On July 15, 1913, in a Tenrikyo mission house in distant Yamaguchi Prefecture, a 31-year-old missionary named Onishi Aijiro heard the voice of God tell him he was the living kanrodai -- the divine pillar at the center of creation. It was the kind of claim that could destroy a man's career, and it did. Within a decade, the Tenrikyo establishment revoked his instructor's license and cast him out. But Onishi did not retreat. He built something new from the wreckage of his old life, a faith that would survive government persecution, wartime suppression, and internal schism to attract over 319,000 followers by the twenty-first century. His story is rooted here, in the hills of Nara and the coastal lowlands of Osaka, where the headquarters of his religion still stand.
Onishi Aijiro was born on August 26, 1881, in Uda, Nara Prefecture, the youngest child of Kishioka Kichijiro and Kisa. The mountainous Uda district sits in the eastern highlands of Nara, a landscape of forested ridges and narrow valleys that has shaped spiritual seekers for centuries. Tenrikyo, the religion Onishi would first serve and then break from, had been founded in this same prefecture just decades earlier by a woman named Nakayama Miki, who claimed divine possession in 1838. Tenrikyo grew into one of Japan's most significant new religions, centered on the idea that God the Parent created humanity at a specific spot in Tenri City, marked by the kanrodai -- a sacred stand representing the point of human origin. When Onishi declared himself the living embodiment of this concept, he was not merely claiming authority. He was claiming to be the physical manifestation of creation's center point.

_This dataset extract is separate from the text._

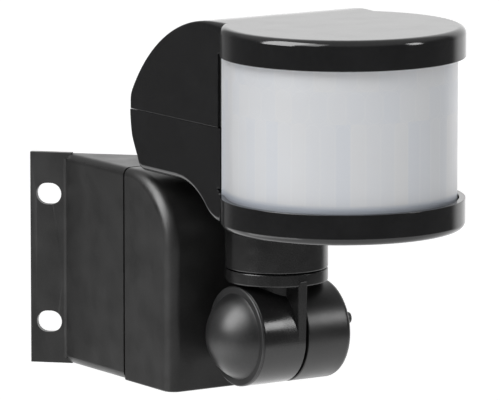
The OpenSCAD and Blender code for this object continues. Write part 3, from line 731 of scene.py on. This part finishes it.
def lower_housing():
    lip, lip_back, lip_top, step_z = CREASE_Y + 0.15, CREASE_Y + 1.5, BAND_TOP + 1.6, BAND_TOP + 0.9
    front = [(lip, SPLIT_Z - SEAM_GAP), (lip, lip_top), (lip_back, lip_top), (lip_back, step_z),
             (CREASE_Y + GROOVE, step_z)]
    shell = head_shell(lower_profile, BAND_BOTTOM, BAND_TOP, -1, lower_fillet, front)
    neck = [(0, NECK_BOTTOM, 0), (NECK_R, NECK_BOTTOM, 0.4), (NECK_R, NECK_TOP, 0.3), (0, NECK_TOP, 0)]
    add(shell, lathe(rounded(neck, 3), steps=128))
    add(shell, housing_posts(lower_profile(0.3), 4.0, BAND_BOTTOM, POST_MEET, WALL / 2))
    add(shell, seam_tongue())
    cut(shell, disc(SPIGOT_R + 0.08, NECK_BOTTOM - 1, NECK_TOP + 1, steps=96))
    cut(shell, *bars(KNOB_HOLE_R, BAND_BOTTOM - 1, BAND_BOTTOM + 4, KNOB_AT, 48))
    for at, seat in ((REAR_SCREW, SHELL_BOTTOM), (FRONT_SCREW, FRONT_SEAT)):
        for place in both(at):
            screw_hole(shell, place, seat - 8, seat + 2.2, seat, POST_MEET + 1)
    made = piece(shell, "lower_housing_shell", "head", GLOSS, ["lower_housing"])
    made.data.materials.append(NECK)
    floor_z = hinge.z + (BAND_BOTTOM - 0.2) * MM
    for polygon in made.data.polygons:
        if polygon.center.z < floor_z:
            polygon.material_index = 1
    return made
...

After his excommunication from Tenrikyo in February 1924, Onishi formally established the Tenri Study Association in January 1925, which he later renamed Tenri Honmichi. His teachings drew followers rapidly, but they also drew the attention of the imperial government. In 1928, Onishi and approximately 500 of his followers were arrested on charges of lese-majeste -- the crime of insulting the dignity of the emperor. His movement's theology placed divine authority above imperial authority, a direct challenge to the state ideology that declared the emperor a living god. Onishi was convicted in his first and second trials but acquitted by the prewar Supreme Court in 1930. Undeterred, he resumed distributing religious documents that reasserted his theological claims. In 1938, the government struck again with a simultaneous nationwide crackdown, arresting Onishi and other leaders on charges of lese-majeste and violation of the Peace Preservation Law. Where other religious leaders might have compromised, Onishi held firm.
The empire that tried to silence Onishi collapsed in 1945. Religious freedom came with the postwar constitution, and in 1946, Honmichi established its permanent headquarters in Takaishi, Osaka Prefecture, on the coastal plain south of Osaka city. The name changed one final time in 1950, from Tenri Honmichi to simply Honmichi -- meaning 'the true path.' Onishi spent his remaining years leading the organization from Takaishi, where the headquarters complex still serves as the faith's administrative and spiritual center. He died on November 29, 1958, at the age of 77. His burial at the Take-no-uchi Cemetery in Taima, now part of Katsuragi City in Nara, placed him back in the prefecture where his life began.
Two years after Onishi's death, his grandson Onishi Yasuhiko assumed leadership in 1960, regarded by followers as Aijiro's reincarnation and thus the new living kanrodai. But succession was not seamless. In 1962, Honbushin -- a splinter movement led by Onishi's daughter Onishi Tama -- separated from Honmichi. Tama, who died in 1969, was believed by Honbushin followers to be the reincarnation of Nakayama Miki, the original Tenrikyo foundress. Both Honmichi and Honbushin claim to be the legitimate continuation of Onishi Aijiro's original vision. The theological architecture of Honmichi maps Tenrikyo's founding figures onto Onishi family members through a system of divine reincarnation, connecting each family member to one of the original creation deities. It is an intricate spiritual genealogy that binds the cosmic to the personal, the ancient to the modern.
Located at 34.51N, 135.70E in the hills southeast of Osaka. The article's coordinates place it near Takaishi, Osaka Prefecture, where Honmichi headquarters are located on the coastal plain facing Osaka Bay. From altitude, the area sits between the urban sprawl of southern Osaka and the forested mountains of Nara Prefecture to the east. Kansai International Airport (RJBB) is approximately 12 nautical miles to the south-southwest on its artificial island in Osaka Bay. Osaka Itami Airport (RJOO) is about 20 nautical miles to the north. Best viewed at 3,000-5,000 feet AGL, where the contrast between the dense coastal development and the mountainous Nara hinterland becomes visible.